## START Data extract
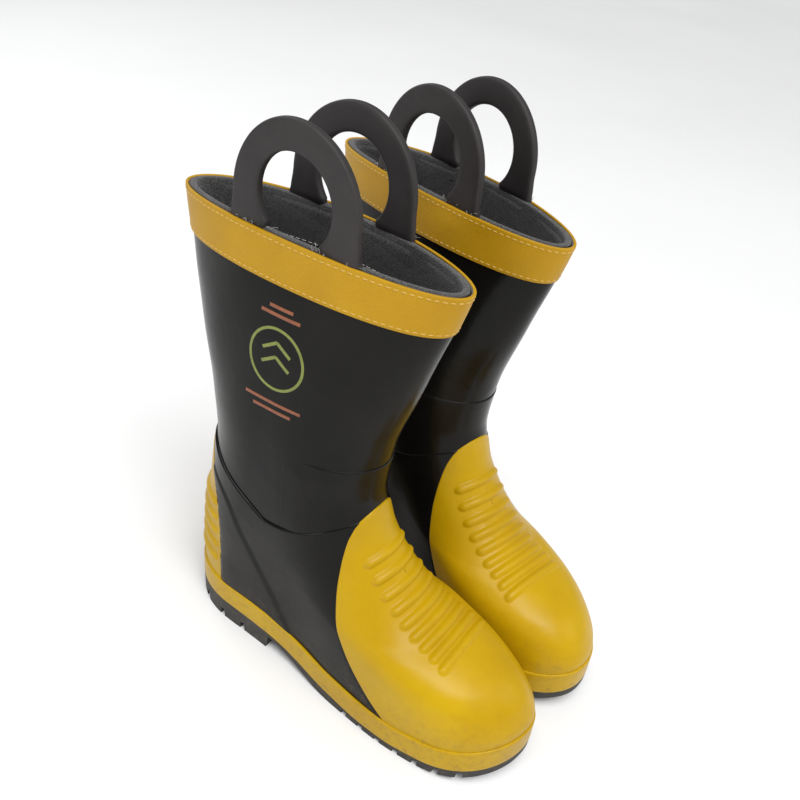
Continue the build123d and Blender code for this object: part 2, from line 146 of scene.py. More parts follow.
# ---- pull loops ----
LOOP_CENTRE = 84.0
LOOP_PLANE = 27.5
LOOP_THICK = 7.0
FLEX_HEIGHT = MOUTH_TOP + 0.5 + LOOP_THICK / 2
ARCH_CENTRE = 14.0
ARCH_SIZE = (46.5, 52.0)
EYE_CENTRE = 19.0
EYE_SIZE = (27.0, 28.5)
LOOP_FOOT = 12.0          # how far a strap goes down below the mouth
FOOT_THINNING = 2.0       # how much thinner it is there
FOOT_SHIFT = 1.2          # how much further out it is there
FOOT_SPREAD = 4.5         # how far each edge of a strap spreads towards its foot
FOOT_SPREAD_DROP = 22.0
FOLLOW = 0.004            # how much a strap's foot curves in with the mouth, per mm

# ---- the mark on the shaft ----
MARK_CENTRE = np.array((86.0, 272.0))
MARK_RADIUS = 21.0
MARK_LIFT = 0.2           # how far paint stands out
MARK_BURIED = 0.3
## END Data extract
Task to carry out: Copy out the full listing exactly.

Result of the exercise:
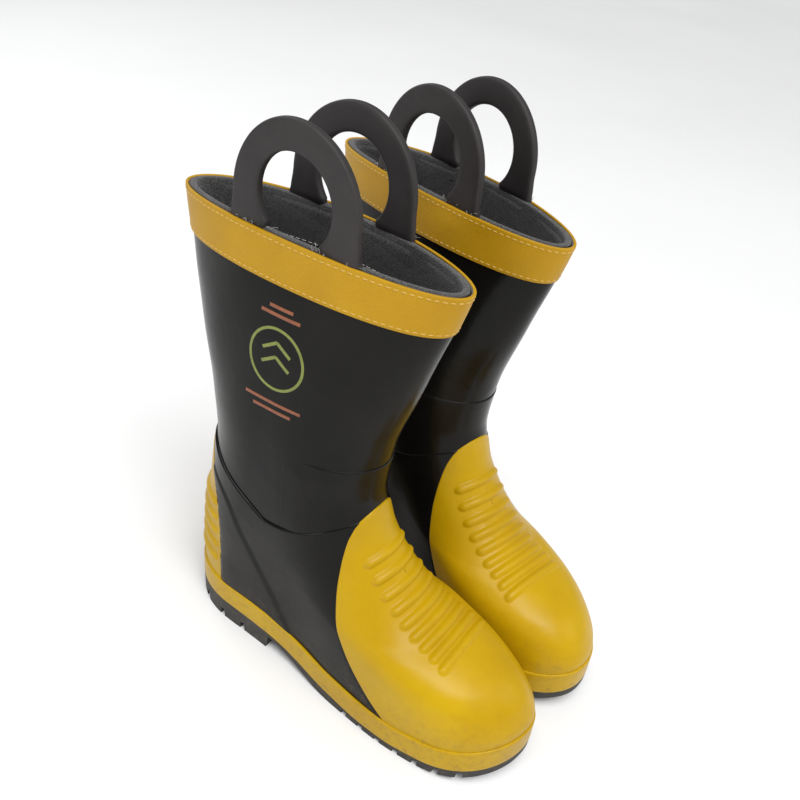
Continue the build123d and Blender code for this object: part 2, from line 146 of scene.py. More parts follow.
# ---- pull loops ----
LOOP_CENTRE = 84.0
LOOP_PLANE = 27.5
LOOP_THICK = 7.0
FLEX_HEIGHT = MOUTH_TOP + 0.5 + LOOP_THICK / 2
ARCH_CENTRE = 14.0
ARCH_SIZE = (46.5, 52.0)
EYE_CENTRE = 19.0
EYE_SIZE = (27.0, 28.5)
LOOP_FOOT = 12.0          # how far a strap goes down below the mouth
FOOT_THINNING = 2.0       # how much thinner it is there
FOOT_SHIFT = 1.2          # how much further out it is there
FOOT_SPREAD = 4.5         # how far each edge of a strap spreads towards its foot
FOOT_SPREAD_DROP = 22.0
FOLLOW = 0.004            # how much a strap's foot curves in with the mouth, per mm

# ---- the mark on the shaft ----
MARK_CENTRE = np.array((86.0, 272.0))
MARK_RADIUS = 21.0
MARK_LIFT = 0.2           # how far paint stands out
MARK_BURIED = 0.3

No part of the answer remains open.